Should we display our fees or hourly rates?
Fees vary significantly by project complexity. Rather than fixed rates, explain your fee model: percentage of construction cost (typical range), fixed design fees for specific services, or hourly rates for consultancy. You can provide ranges (e.g., "typically 10-15% of construction cost") without committing to specific amounts. Transparency helps filter enquiries and manage expectations.
How many projects should we feature in our portfolio?
Quality over quantity. 15-20 strong projects demonstrating range beat 100 mediocre ones. Curate carefully. Include diverse project types (residential, commercial, heritage) showing your breadth. Remove projects that don't represent your current direction or quality standards. Update regularly to show recent activity.
Do we need case studies if we have a portfolio?
Yes. Portfolio shows results; case studies demonstrate process and thinking.

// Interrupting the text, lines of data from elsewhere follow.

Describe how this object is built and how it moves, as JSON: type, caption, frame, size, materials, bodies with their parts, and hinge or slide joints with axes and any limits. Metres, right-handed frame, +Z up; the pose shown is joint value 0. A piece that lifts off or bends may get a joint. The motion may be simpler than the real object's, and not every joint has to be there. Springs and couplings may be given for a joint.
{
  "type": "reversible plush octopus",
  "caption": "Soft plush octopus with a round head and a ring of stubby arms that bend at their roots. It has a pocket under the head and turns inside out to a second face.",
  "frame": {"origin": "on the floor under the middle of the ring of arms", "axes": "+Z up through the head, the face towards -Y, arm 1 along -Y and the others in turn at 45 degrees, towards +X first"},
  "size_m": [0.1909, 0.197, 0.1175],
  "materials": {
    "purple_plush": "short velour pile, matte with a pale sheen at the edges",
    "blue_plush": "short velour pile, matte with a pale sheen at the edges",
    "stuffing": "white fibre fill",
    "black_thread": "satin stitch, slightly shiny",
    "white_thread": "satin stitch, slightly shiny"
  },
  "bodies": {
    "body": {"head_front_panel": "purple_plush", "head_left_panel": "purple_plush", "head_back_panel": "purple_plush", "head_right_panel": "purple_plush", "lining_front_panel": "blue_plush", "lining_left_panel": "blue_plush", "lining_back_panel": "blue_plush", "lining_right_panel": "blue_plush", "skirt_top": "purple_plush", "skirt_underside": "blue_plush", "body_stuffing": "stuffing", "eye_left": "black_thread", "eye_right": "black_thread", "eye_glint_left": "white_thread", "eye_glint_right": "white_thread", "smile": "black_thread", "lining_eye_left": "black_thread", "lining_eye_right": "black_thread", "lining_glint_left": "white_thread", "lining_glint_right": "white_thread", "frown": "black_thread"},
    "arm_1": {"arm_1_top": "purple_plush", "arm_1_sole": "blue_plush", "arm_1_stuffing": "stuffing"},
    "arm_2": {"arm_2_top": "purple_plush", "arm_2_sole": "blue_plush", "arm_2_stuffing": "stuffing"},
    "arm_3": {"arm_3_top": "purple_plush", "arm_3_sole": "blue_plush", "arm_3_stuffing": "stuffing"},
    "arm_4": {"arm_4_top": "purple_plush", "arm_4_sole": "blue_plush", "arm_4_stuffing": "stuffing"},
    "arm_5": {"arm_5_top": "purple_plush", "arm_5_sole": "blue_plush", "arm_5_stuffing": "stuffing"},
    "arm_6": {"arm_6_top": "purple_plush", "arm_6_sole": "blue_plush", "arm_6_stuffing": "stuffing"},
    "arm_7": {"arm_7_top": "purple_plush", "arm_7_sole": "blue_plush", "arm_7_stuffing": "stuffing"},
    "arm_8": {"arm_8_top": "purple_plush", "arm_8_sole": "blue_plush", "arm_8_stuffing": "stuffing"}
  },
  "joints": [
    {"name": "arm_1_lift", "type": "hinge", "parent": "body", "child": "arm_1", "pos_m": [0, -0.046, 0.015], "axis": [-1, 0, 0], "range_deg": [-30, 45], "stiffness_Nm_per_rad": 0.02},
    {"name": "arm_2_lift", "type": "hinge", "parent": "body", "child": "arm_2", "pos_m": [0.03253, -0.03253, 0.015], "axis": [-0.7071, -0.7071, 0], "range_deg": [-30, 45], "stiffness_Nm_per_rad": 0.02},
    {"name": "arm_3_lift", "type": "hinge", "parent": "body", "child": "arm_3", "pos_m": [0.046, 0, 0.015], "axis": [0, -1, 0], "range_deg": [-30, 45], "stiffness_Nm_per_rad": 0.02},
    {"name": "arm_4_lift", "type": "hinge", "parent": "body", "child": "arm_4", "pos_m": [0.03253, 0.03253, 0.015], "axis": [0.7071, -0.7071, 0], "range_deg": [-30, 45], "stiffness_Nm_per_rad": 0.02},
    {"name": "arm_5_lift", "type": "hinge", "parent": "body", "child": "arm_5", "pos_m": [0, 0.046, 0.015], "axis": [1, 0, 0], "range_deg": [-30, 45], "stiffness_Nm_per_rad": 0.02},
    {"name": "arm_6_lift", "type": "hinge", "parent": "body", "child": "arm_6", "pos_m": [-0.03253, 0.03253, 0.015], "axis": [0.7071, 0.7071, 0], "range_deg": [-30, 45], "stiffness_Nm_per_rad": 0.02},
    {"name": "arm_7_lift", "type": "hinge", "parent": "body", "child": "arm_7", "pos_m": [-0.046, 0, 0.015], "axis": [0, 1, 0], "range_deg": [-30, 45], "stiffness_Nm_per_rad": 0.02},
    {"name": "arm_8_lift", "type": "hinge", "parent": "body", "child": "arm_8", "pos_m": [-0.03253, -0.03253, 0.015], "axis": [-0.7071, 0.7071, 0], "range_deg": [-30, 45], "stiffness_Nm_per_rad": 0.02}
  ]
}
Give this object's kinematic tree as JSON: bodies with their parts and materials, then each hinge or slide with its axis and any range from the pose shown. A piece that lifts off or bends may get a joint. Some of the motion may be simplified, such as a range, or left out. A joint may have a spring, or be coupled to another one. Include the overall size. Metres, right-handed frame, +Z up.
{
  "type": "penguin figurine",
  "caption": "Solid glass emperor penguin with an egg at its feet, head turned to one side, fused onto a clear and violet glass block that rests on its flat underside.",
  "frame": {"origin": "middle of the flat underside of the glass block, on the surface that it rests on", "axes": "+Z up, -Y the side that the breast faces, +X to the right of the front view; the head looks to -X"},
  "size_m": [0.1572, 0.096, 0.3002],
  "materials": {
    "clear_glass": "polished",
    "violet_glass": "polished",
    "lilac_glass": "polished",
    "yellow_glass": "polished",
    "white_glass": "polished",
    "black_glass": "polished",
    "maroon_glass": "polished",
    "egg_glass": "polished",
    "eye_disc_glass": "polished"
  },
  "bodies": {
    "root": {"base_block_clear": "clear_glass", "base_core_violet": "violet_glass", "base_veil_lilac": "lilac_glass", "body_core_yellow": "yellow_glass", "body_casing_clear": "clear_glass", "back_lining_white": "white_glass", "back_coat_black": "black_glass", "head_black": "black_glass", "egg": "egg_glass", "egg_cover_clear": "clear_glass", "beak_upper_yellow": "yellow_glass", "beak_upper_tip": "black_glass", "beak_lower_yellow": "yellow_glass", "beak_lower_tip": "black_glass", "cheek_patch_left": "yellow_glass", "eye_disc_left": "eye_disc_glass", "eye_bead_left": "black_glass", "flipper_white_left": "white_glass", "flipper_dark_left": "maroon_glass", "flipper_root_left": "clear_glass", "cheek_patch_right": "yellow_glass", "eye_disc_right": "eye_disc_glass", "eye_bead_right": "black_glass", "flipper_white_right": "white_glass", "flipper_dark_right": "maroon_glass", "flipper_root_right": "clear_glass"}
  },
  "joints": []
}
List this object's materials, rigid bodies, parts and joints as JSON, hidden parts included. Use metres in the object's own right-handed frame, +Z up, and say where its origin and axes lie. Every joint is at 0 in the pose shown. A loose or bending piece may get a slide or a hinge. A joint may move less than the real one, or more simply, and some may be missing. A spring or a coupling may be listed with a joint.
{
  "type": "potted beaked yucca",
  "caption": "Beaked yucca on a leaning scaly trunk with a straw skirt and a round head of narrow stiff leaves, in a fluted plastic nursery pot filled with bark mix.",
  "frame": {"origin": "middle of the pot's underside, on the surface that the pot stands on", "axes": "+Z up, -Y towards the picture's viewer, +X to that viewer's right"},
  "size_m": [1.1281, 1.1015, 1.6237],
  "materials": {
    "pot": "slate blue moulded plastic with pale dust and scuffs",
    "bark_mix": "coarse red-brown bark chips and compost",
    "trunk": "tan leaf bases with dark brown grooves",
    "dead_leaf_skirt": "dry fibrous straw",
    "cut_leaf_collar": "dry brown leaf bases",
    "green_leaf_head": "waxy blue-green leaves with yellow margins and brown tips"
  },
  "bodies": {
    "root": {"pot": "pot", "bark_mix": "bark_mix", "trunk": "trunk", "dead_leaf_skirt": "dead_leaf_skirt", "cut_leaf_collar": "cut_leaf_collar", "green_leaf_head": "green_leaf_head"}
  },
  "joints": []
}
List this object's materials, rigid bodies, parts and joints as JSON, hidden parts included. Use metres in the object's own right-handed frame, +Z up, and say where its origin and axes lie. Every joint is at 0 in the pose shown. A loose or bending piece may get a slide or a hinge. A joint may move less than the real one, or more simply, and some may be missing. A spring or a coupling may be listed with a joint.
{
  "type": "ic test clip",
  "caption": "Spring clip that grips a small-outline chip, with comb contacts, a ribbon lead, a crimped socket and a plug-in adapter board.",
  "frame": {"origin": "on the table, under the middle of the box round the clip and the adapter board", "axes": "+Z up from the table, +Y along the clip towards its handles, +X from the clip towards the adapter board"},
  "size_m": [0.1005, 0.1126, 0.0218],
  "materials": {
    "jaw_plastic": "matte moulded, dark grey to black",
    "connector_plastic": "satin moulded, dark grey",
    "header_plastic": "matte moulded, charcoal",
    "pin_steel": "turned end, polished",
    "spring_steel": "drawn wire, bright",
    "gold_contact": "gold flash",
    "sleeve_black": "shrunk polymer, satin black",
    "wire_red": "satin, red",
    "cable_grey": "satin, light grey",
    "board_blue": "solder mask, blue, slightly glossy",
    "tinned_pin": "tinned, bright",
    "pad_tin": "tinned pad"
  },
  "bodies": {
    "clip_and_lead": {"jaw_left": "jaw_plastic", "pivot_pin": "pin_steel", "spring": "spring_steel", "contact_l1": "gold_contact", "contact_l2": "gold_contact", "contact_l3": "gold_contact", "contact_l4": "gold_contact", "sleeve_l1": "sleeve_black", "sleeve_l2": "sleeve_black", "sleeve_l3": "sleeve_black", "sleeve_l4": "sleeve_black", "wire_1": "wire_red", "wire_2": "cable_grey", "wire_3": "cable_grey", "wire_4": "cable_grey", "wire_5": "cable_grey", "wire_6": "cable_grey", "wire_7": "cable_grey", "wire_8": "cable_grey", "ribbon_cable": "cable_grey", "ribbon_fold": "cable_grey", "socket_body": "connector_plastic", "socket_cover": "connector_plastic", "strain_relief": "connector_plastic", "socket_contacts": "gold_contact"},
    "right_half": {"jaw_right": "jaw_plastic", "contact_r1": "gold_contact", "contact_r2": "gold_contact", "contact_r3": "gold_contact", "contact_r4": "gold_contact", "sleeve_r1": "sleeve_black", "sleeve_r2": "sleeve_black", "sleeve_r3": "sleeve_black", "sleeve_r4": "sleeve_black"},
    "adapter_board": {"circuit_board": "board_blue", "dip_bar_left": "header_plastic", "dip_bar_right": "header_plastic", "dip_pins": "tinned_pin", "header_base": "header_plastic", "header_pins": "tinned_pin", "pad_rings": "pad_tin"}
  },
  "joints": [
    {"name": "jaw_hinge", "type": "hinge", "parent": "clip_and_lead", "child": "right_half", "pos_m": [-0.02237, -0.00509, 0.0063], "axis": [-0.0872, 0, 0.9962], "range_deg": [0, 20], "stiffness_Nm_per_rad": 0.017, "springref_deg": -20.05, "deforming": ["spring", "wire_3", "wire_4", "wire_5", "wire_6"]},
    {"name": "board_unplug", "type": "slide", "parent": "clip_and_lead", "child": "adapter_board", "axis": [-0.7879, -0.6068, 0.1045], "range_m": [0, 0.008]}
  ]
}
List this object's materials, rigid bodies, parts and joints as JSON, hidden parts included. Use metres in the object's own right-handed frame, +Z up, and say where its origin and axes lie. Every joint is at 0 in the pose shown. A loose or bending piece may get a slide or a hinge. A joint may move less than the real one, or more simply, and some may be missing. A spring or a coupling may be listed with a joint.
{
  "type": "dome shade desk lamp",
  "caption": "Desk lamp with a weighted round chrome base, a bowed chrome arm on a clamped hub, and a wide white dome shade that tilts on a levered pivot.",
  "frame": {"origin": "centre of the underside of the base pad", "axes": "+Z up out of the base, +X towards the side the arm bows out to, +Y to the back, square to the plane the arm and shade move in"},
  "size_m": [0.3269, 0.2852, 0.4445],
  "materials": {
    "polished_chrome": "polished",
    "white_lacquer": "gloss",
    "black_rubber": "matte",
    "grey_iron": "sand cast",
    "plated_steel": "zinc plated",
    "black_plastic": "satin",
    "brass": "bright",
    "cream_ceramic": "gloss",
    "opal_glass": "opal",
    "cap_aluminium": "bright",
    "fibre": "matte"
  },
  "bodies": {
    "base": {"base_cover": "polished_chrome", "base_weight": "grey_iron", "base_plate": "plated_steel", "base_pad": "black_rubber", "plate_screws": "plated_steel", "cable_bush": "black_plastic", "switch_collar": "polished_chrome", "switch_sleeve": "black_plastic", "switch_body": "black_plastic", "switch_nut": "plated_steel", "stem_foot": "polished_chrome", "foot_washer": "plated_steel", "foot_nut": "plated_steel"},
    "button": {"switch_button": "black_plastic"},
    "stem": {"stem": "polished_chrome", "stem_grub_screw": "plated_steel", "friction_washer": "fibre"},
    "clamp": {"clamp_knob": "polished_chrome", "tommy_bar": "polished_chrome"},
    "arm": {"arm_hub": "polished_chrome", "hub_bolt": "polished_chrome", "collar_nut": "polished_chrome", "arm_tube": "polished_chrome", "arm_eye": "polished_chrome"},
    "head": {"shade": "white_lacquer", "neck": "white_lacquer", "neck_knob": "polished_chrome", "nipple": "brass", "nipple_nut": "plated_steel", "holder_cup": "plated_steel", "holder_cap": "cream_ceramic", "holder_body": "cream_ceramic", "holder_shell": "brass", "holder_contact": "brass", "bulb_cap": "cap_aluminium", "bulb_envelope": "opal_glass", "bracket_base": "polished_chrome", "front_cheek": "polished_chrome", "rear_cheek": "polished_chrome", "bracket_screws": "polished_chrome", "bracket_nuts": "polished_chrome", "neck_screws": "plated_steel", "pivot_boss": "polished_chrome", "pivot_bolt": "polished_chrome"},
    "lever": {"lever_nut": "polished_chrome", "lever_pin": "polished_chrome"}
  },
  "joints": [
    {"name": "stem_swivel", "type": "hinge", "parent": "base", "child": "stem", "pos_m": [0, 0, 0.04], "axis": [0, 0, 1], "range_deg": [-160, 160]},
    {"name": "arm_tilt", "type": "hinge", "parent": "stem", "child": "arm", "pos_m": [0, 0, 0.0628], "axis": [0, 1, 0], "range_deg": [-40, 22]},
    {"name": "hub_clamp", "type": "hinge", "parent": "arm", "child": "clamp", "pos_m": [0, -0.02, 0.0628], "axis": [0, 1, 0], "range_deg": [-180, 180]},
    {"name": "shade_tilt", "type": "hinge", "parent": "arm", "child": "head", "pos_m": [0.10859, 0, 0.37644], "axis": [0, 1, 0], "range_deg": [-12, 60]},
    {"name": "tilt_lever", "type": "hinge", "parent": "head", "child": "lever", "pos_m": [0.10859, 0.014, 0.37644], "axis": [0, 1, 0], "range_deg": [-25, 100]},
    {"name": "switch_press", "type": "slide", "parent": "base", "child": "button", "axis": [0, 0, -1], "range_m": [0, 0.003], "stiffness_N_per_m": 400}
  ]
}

They help prospects understand your collaborative approach, problem-solving methodology, and design reasoning. Develop 4-6 detailed case studies for significant projects. These particularly help you attract clients interested in how you work, not just what you've done.
How do we compete with larger architecture firms online?
Specialisation and authenticity. Large firms compete on scale; you compete on focus and personalisation. If you specialise in residential extensions, heritage conservation, or sustainable design, own that niche. Create content demonstrating deep expertise. Prospects researching specialists find specialist sites more persuasive than generalist operations.
Should we include client testimonials?
Yes, carefully. Seek permission to feature quotes from satisfied clients discussing your approach and collaboration. Focus on client experience and relationship quality rather than claimed outcomes. Video testimonials are particularly effective. Client references build trust, especially for prospects choosing their first architect.